UPSC Civil Services Examination, Previous Year Questions (PYQs)
Q. Indian Government Bond Yields are influenced by which of the following? (2021)
- Actions of the United States Federal Reserve
- Actions of the Reserve Bank of India
- Inflation and short-term interest rates
Select the correct answer using the code given below.
(a) 1 and 2 only
(b) 2 only
(c) 3 only
(d) 1, 2 and 3
Ans: (d)
Explanation:
- Bond is an instrument to borrow money. A bond could be issued by a country’s government or by a company to raise funds.
- Bond yield is the return an investor realizes on a bond. The mathematical formula for calculating yield is the annual coupon rate divided by the current market price of the bond.
- Movements in yields depend on trends in interest rates, it can result in capital gains or losses for investors.
- A rise in bond yields in the market will bring the price of the bond down.
- A drop in bond yield would benefit the investor as the price of the bond will rise, generating capital gains.
- Fed tapering is the gradual reduction in the bond buying program of the US Federal Reserve. So, any actions of the United States Federal Reserve impact the bond yield in India. Hence, 1 is correct.
- The actions of the RBI plays a crucial role in determining the yield of government bonds. The sovereign yield curve has a special significance for monetary policy in influencing a wide array of interest rates in the economy. Hence, 2 is correct.
- Inflation and short-term interest rates also influence the yield of government bonds. Hence, 3 is correct.
- Therefore, option (d) is the correct answer.
Q. With reference to ‘IFC Masala Bonds’, sometimes seen in the news, which of the statements given below is/ are correct? (2016)
- The International Finance Corporation, which offers these bonds, is an arm of the World Bank.
- They are rupee-denominated bonds and are a source of debt financing for the public and private sector.
Select the correct answer using the code given below:
(a) 1 only
(b) 2 only
(c) Both 1 and 2
(d) Neither 1 nor 2
Ans: (c)
Explanation:
- The World Bank Group, which is a vital source of financial and technical assistance to developing countries, consists of five distinct yet complementary organizations, viz.,
- International Bank for Reconstruction and Development (IBRD),
- International Development Association (IDA),
- International Finance Corporation (IFC), hence, statement 1 is correct.
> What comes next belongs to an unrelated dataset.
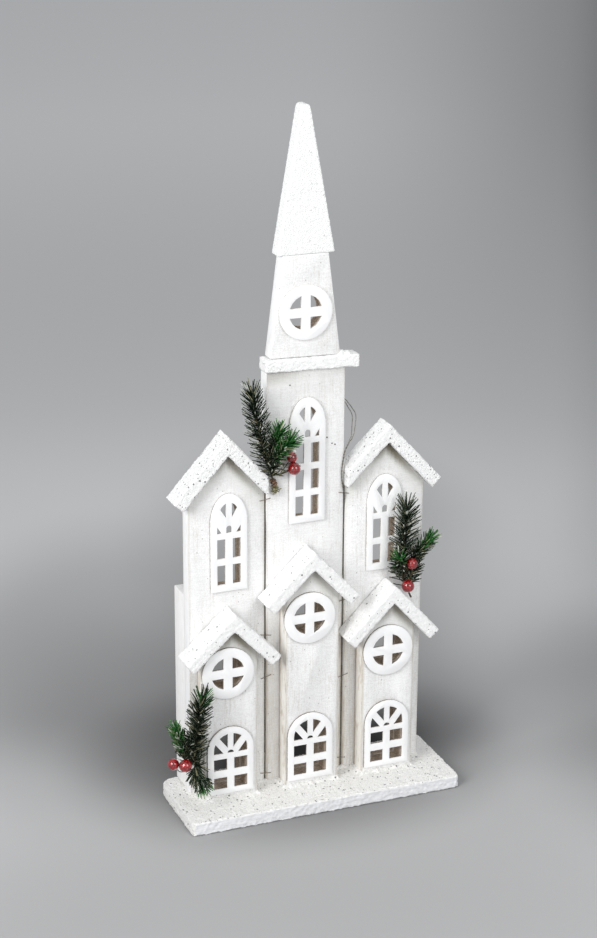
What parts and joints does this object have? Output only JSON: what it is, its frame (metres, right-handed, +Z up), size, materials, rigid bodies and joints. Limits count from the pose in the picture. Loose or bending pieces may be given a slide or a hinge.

- Multilateral Investment Guarantee Agency (MIGA),
- International Centre for Settlement of Investment Disputes (ICSID).
- Masala Bonds are rupee-denominated borrowings issued by Indian entities in overseas markets. Masala means ‘spices’ and the term was used by International Finance Corporation (IFC) to popularise the culture and cuisine of India on foreign platforms. The objective of Masala Bonds is to fund infrastructure projects in India, fuel internal growth via borrowings and internationalize the Indian currency. Hence, statement 2 is correct.
- Therefore, option (c) is the correct answer.